Redshift Integration

This section demonstrates how to use Essentia to load data from various sources into Redshift quickly and efficiently.

Data Integration: AWS Redshift and Essentia

AWS provides a scalable SQL service called ‘redshift’. It is commonly used in data warehousing, and can scale to store PB of data. But going from raw data into a properly formatted table suitable for Redshift (or any other database for that matter) is often problematic.

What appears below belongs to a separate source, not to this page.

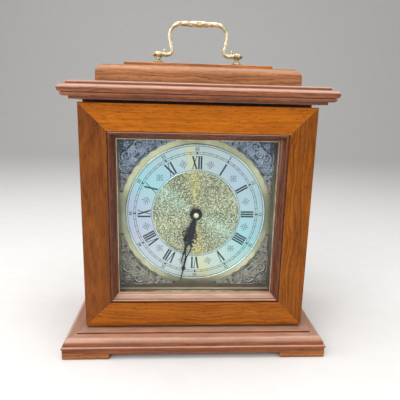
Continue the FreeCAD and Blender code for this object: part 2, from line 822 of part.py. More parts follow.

We added a module to Essentia to address issues that include:

  • File format: Redshift can read files that are compressed under gz, bz2, and lzo (or not compressed at all). A lot of our clients had zip files which they wanted to load into Redshift.
  • Data quality: Raw log data often requires filtering and transformation to produce the data that is actually desired.

Requirements

In order to link Essentia and Redshift, the following is needed:

  • A running Redshift cluster.
  • A running Essentia cluster.
  • The Essentia security group needs to allow SSH (port 22) access from your Redshift cluster.
  • The Redshift security group needs to allow port 5439 access from your Essentia cluster.
  • Essentia cluster needs to be in the same zone as the Redshift cluster.
  • Essentia cluster needs to be in the same VPC as the Redshift cluster, and cannot be in EC2-Classic.
  • Redshift database username and password required.
  • User needs to have write access to Redshift database.
  • Essentia cluster needs an IAM role that allows it to spin up additional EC2 instances and that allows it access to Redshift (see IAM Role below).

IAM Role

Here is an example of a policy that allows access to EC2 Instances as well as Redshift:

{
    "Version": "2012-10-17",
    "Statement": [
        {
            "Effect": "Allow",
            "Action": [
                "ec2:*"
            ],
            "Resource": [
                "*"
            ]
        },
        {
            "Effect": "Allow",
            "Action": [
                "redshift:*"
            ],
            "Resource": [
                "*"
            ]
        }
    ]
}

Note

To learn how to create an IAM role, follow the instructions in IAM Roles.

Moving data

Transferring data is very straightforward. First register the Redshift cluster with Essentia and then optionally generate a table using Essentia. Then provide the necesary Data Processing operation, which is in a format very similar to the ‘stream’ command described in Data Processing: Part 1, to load the data into the table:

$ ess redshift register redshift_cluster_name redshift_database_name username password
$ ess redshift gentable table_name category_name --key "column_name = distkey"
$ ess redshift stream category_name start_date end_date "command" table_name --options TRUNCATECOLUMNS

Here, ‘command’ is typically aq_pp (see Data Processing: Part 2), but it can also be any other program that accepts text data from the stdin and outputs the results to stdout.

Querying Data

Once you have data loaded into Redshift you can query that data with Essentia using sql statements. You simply run:

$ ess redshift sql 'SQL_COMMAND'